In a parallel development, the bookstore was sold off to the Heymanns group, Cologne, on 1 January 2001 as Buchhandlung Harri Deutsch GmbH, which went into insolvency and was taken over by Fachbuch Mediasales GmbH & Co. KG in Gladenbach in 2004. When this became insolvent as well in 2006, the bookstore was refounded by Kegel as Wissenschaftliche Verlagsbuchhandlung Harri Deutsch GmbH on 8 March 2007 until it was finally closed on 22 August 2013.

== Selected publications ==
One of the publisher's bestsellers was Taschenbuch der Mathematik (A Guide Book to Mathematics, Handbook of Mathematics). Originally, this work by the Russians Bronstein and Semendjajew was translated and edited by Viktor and Dorothea Ziegler and Günter Grosche for the East-German publisher BSB B. G. Teubner Verlagsgesellschaft. Some contingents of the East German print runs were dedicated for Verlag Harri Deutsch who had obtained a license from Teubner for distribution of the title in Western countries. Following licensing problems resulting from market environmental and legal changes caused by the German reunification, the title was reworked by Gerhard Musiol and Heiner Mühlig now based on the latest non-Teubner influenced Russian edition and independently produced by Verlag Harri Deutsch.

The Taschenbuch der Physik (literally: Pocketbook of physics) by Horst Kuchling was another bestseller licensed from VEB Fachbuchverlag Leipzig.

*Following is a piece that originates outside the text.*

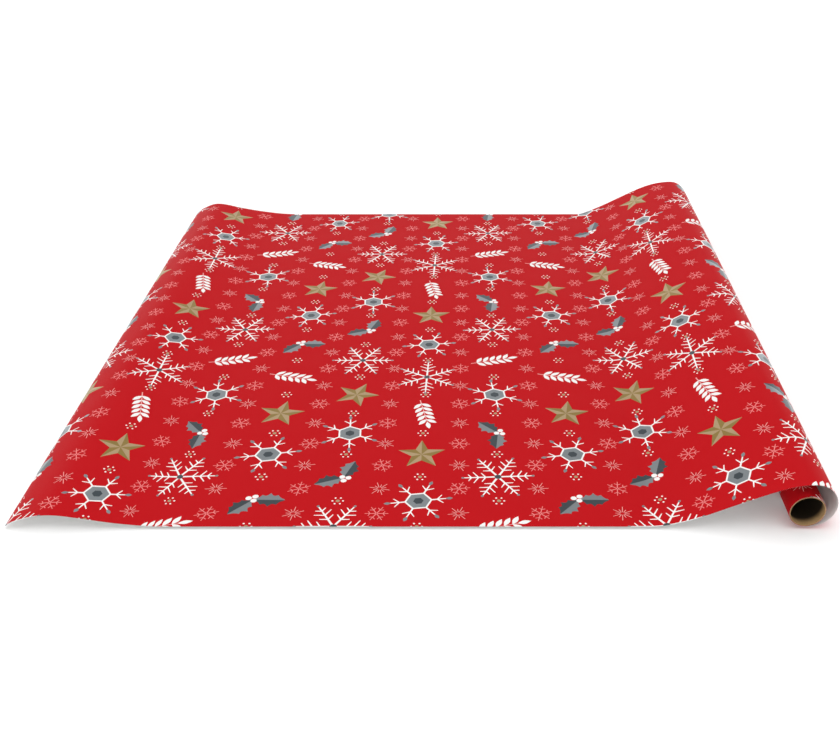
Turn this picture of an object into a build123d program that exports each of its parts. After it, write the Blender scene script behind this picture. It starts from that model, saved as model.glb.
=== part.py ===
from build123d import *
import math
import os

# Wrapping paper roll, partly unrolled on a table. Millimetres.
# X runs along the unrolled web, from the free end to the roll.
# Y runs along the roll's axis, Z is up, and the table is Z = 0.

# ---------------------------------------------------------------- sizes
WIDTH = 762.0            # web width, the length of the roll (30 in)
PAPER = 0.09             # thickness of the printed paper
REPEAT = 304.8           # one repeat of the print (12 in)

CORE_BORE = 31.0         # inside diameter of the cardboard core
PLY = 0.22               # thickness of one wound ply of the core
GLUE = 0.08              # double-sided strip that starts the web on the core
GLUE_ROOM = 0.1          # room it makes between the core and the first turn
GLUE_ARC = 40.0          # degrees of the core that the strip covers
GLUE_STEPS = 8           # straight steps of that arc
TURNS = 5                # turns of paper left on the core, each one paper thick

# The web's unprinted side: X from the free edge, height, and slope.
ARCH = [
    (0.0, 0.0, 0.95),
    (16.0, 9.4, 0.38),
    (39.0, 15.2, 0.0),
    (72.0, 9.8, -0.20),
    (108.0, 3.6, -0.13),
    (150.0, 0.0, 0.0),
]
RAMP = [
    (590.0, 0.0, 0.0),
    (624.0, 8.6, 0.38),
    (656.0, 23.4, 0.50),
    (682.0, 36.1, 0.45),
    (706.0, 45.4, 0.31),
    (732.0, 49.91, 0.0),
]
SPAN_STEPS = 8           # straight steps between two of those points

LOOP_R = 25.0            # outside radius of the loose outer turn
LOOP_STEPS = 48          # straight steps of its half circle
NIP_X = 730.5            # the loose turn joins the wound paper here, on the table
NIP = 0.3                # the wound paper's clearance over the loose turn

# ---------------------------------------------------------------- derived
r0 = CORE_BORE / 2
r1 = r0 + PLY
r2 = r1 + PLY
r3 = r2 + PLY
r_start = r3 + GLUE_ROOM
r_roll = r_start + TURNS * PAPER
roll_x = NIP_X
roll_z = PAPER + NIP + r_roll
middle_end = RAMP[0][0]
middle_start = middle_end - REPEAT
loop_x = RAMP[-1][0]


def smooth(knots):
    """Points on the cubic curve that has the given heights and slopes."""
    out = [knots[0][:2]]
    for (xa, za, ka), (xb, zb, kb) in zip(knots, knots[1:]):
        run = xb - xa
        for i in range(1, SPAN_STEPS + 1):
            t = i / SPAN_STEPS
            rise = (3 - 2 * t) * t * t
            lead = t * (1 - t) ** 2 * ka * run
            tail = (t - 1) * t * t * kb * run
            out.append((xa + t * run, za + (zb - za) * rise + lead + tail))
    return out


def strip(points, thick, square=()):
    """A bent sheet: the outline between a line and its offset, run along Y.

    The line is the unprinted side, so the offset grows upwards on the table
    and outwards round the loose turn. The ends named in square are cut
    upright, where two lengths of the web meet.
    """
    upper = []
    for i, (x, z) in enumerate(points):
        a = points[max(i - 1, 0)]
        b = points[min(i + 1, len(points) - 1)]
        dx = b[0] - a[0]
        dz = b[1] - a[1]
        if (i == 0 and "start" in square) or (i == len(points) - 1 and "end" in square):
            dz = 0.0
        n = math.hypot(dx, dz)
        upper.append((x - dz / n * thick, z + dx / n * thick))
    outline = list(points) + upper[::-1]
    return across(outline)


def across(outline):
    """A closed outline in the X-Z plane, run over the whole width."""
    face = make_face(Polyline(*[Vector(x, -WIDTH / 2, z) for x, z in outline], close=True))
    return extrude(face, WIDTH, dir=(0, 1, 0))


def tube(inner, outer):
    """One round layer of the roll, along Y, about the roll's axis."""
    ring = Circle(outer) - Circle(inner)
    solid = extrude(ring, WIDTH / 2, both=True)
    return Pos(roll_x, 0, roll_z) * Rot(90, 0, 0) * solid


# ---------------------------------------------------------------- the printed web
# The free end keeps the curl of the roll: its edge is on the table and the
# paper behind it stands up in a low arch.
free_end = strip(smooth(ARCH) + [(middle_start, 0.0)], PAPER, ("end",))

# One print repeat of flat paper, the length that is wound up or let out.
middle = strip([(middle_start, 0.0), (middle_end, 0.0)], PAPER)

# The paper climbs to the top of the roll and goes loosely round it, over the
# right-hand side and back underneath, where it joins the tight turns.
inner_r = LOOP_R - PAPER
bow = []
for i in range(1, LOOP_STEPS + 1):
    a = math.radians(90 - 180 * i / LOOP_STEPS)
    bow.append((loop_x + inner_r * math.cos(a), LOOP_R + inner_r * math.sin(a)))
turn = strip(smooth(RAMP) + bow + [(NIP_X, PAPER)], PAPER, ("start", "end"))

# ---------------------------------------------------------------- the roll
# A spiral-wound core of three cardboard plies, the strip that holds the
# web's first turn, and the tight turns of paper.
inner_ply = tube(r0, r1)
middle_ply = tube(r1, r2)
outer_ply = tube(r2, r3)
wound = tube(r_start, r_roll)

glue_in = r3 / math.cos(math.radians(GLUE_ARC / GLUE_STEPS / 2))
glue_out = glue_in + GLUE
bends = [math.radians(GLUE_ARC * (i / GLUE_STEPS - 0.5)) for i in range(GLUE_STEPS + 1)]
under = [(roll_x + glue_in * math.cos(a), roll_z + glue_in * math.sin(a)) for a in bends]
over = [(roll_x + glue_out * math.cos(a), roll_z + glue_out * math.sin(a)) for a in bends]
glue = across(under + over[::-1])

nodes = {
    "sheet_free_end": free_end,
    "sheet_middle": middle,
    "outer_turn": turn,
    "wound_paper": wound,
    "start_strip": glue,
    "core_outer_ply": outer_ply,
    "core_middle_ply": middle_ply,
    "core_inner_ply": inner_ply,
}

# ---------------------------------------------------------------- one frame for all
# The origin is on the table, under the middle of the whole object.
low = min(s.bounding_box().min.X for s in nodes.values())
high = max(s.bounding_box().max.X for s in nodes.values())
shift = -(low + high) / 2

os.makedirs("parts", exist_ok=True)
for name, solid in nodes.items():
    export_step(Pos(shift, 0, 0) * solid, f"parts/{name}.step")

print("shift", round(shift, 4), "low", round(low + shift, 4), "high", round(high + shift, 4))
print("roll axis", round(roll_x + shift, 4), round(roll_z, 4), "wound radius", round(r_roll, 4))
print("middle", round(middle_start + shift, 4), round(middle_end + shift, 4))
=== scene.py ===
"""A roll of printed gift wrap, partly unrolled: the looks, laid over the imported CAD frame."""

import math

import bpy
import numpy as np
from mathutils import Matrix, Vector
from mathutils.geometry import delaunay_2d_cdt


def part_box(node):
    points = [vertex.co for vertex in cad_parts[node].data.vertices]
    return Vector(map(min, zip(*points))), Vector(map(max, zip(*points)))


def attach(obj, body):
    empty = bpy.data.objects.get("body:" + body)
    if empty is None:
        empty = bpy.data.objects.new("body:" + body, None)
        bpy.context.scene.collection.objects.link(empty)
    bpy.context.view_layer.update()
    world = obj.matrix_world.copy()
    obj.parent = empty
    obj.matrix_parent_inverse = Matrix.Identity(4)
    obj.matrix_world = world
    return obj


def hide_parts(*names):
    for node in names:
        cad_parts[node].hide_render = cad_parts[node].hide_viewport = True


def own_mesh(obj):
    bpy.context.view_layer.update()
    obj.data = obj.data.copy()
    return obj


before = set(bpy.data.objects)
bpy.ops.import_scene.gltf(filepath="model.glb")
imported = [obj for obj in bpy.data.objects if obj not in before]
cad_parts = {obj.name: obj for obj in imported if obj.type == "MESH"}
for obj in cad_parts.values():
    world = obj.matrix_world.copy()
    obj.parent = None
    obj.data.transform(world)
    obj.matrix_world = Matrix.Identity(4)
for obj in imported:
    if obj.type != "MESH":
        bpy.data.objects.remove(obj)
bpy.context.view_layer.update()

MM = 0.001

# ---------------------------------------------------------------- sizes, in millimetres
WIDTH = 762.0           # web width
PAPER = 0.09            # paper thickness
MIDDLE = 304.8          # flat length that is wound up or let out
REPEAT = 304.8          # one repeat of the print, along and across the web
STEPS = 8               # straight steps between two points of the web's profile

# The web's unprinted side at its near and far edges: X from the free edge, height, slope.
ARCH_NEAR = [
    (0.0, 0.0, 0.85),
    (17.0, 8.4, 0.33),
    (42.0, 13.0, 0.0),
    (74.0, 8.6, -0.18),
    (106.0, 3.2, -0.12),
    (142.0, 0.0, 0.0),
]
ARCH_FAR = [
    (0.0, 0.0, 1.1),
    (14.0, 10.6, 0.48),
    (36.0, 17.4, 0.0),
    (69.0, 11.2, -0.21),
    (105.0, 4.6, -0.15),
    (158.0, 0.0, 0.0),
]
RAMP_NEAR = [
    (590.0, 0.0, 0.0),
    (622.0, 6.2, 0.32),
    (655.0, 20.0, 0.47),
    (681.0, 31.6, 0.44),
    (706.0, 41.8, 0.34),
    (733.0, 46.9, 0.0),
]
RAMP_FAR = [
    (590.0, 0.0, 0.0),
    (622.0, 10.6, 0.44),
    (653.0, 26.0, 0.52),
    (680.0, 39.8, 0.46),
    (704.0, 49.0, 0.28),
    (731.5, 52.9, 0.0),
]
LOOP_STEPS = 56
NIP_X = 730.5           # where the loose turn joins the tight turns, on the table

ROLL_R = 16.71          # radius over the tight turns
ROLL_Z = 17.10          # height of the roll's axis
FIRST_R = 16.26         # radius where the paper starts on the core
TURNS = 5
CORE_R = 15.5
PLY = 0.22
PLY_LEAD = 118.0        # how far along the core one wind of a ply goes
BUCKLE_SPACING = 70.0   # slow buckles in the laid paper
BUCKLE_HEIGHT = 0.9
LAP = 0.998             # share of the full circle that the last tight turn covers

low_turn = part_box("outer_turn")[0]
SHIFT = low_turn.x / MM - RAMP_NEAR[0][0]     # from the free edge to the middle of the object
NEAR_Y = low_turn.y / MM


# ---------------------------------------------------------------- the web's profile
def smooth(knots):
    """Points on the cubic curve with the given heights and slopes."""
    out = [knots[0][:2]]
    for (xa, za, ka), (xb, zb, kb) in zip(knots, knots[1:]):
        run = xb - xa
        for i in range(1, STEPS + 1):
            t = i / STEPS
            rise = (3 - 2 * t) * t * t
            lead = t * (1 - t) ** 2 * ka * run
            tail = (t - 1) * t * t * kb * run
            out.append((xa + t * run, za + (zb - za) * rise + lead + tail))
    return out


def profile(arch, ramp):
    """The web from its free edge to the nip, seen end on."""
    top_x, top_z = ramp[-1][:2]
    middle_z = (top_z + PAPER) / 2
    radius = (top_z - PAPER) / 2
    loop = []
    for i in range(1, LOOP_STEPS + 1):
        a = math.radians(90 - 180 * i / LOOP_STEPS)
        loop.append((top_x + radius * math.cos(a), middle_z + radius * math.sin(a)))
    flat = [(ramp[0][0] - MIDDLE, 0.0)]
    return np.array(smooth(arch) + flat + smooth(ramp) + loop + [(NIP_X, PAPER)])


def normals_along(line, upright=()):
    """Unit normals on the printed side of a line."""
    step = np.gradient(line, axis=0)
    for i in upright:
        step[i] = (1.0, 0.0)
    step /= np.linalg.norm(step, axis=1)[:, None]
    return np.stack([-step[:, 1], step[:, 0]], axis=1)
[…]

Another highly regarded title, licensed from the East-German VEB Deutscher Verlag der Wissenschaften, was their German translation Lehrgang der höheren Mathematik of Vladimir Ivanovich Smirnov's seven-volume work Курс высшей математики (A Course in Higher Mathematics).

Licensed from the Russian Verlag MIR (with permission from Nauka and VEB Deutscher Verlag der Wissenschaften) was the third German-English edition of Tafeln / Tables: Summen-, Produkt- und Integraltafeln / Tables of Series, Products, and Integrals by Iosif Moiseevich Ryzhik and Izrail Solomonovich Gradshteyn in 1981.

Licensed from Akademie Verlag was Lehrbuch der theoretischen Physik in ten volumes, edited by Gerhard Heber and Paul Ziesche. This was a German translation of the renowned textbook Курс теоретической физики by Lev Davidovich Landau and Evgeny Mikhailovich Lifshitz. The title was also available in English as Course of Theoretical Physics.

Harri Deutsch also licensed a series of classical scientific works known as "Ostwalds Klassiker der exakten Wissenschaften" (originally edited by Wilhelm Ostwald) from VEB Akademische Verlagsgesellschaft.

Authored by Walter Greiner, the publisher also offered the title Theoretische Physik (Theoretical physics) in 13 volumes. Some of these volumes were available in English translations, edited by David Allan Bromley and published by Springer-Verlag.

Another successful title was Taschenbuch der Riechstoffe (Pocketbook of fragrances) by Dieter Martinez and Roland Hartwig.

In 1999, Harri Deutsch introduced the electronic publishing series cliXX (for educational courses) and DeskTop (for encyclopedic publications) under the label hades (harri deutsch electronic science) under the editorial guidance of Horst Stöcker utilizing HTML structures.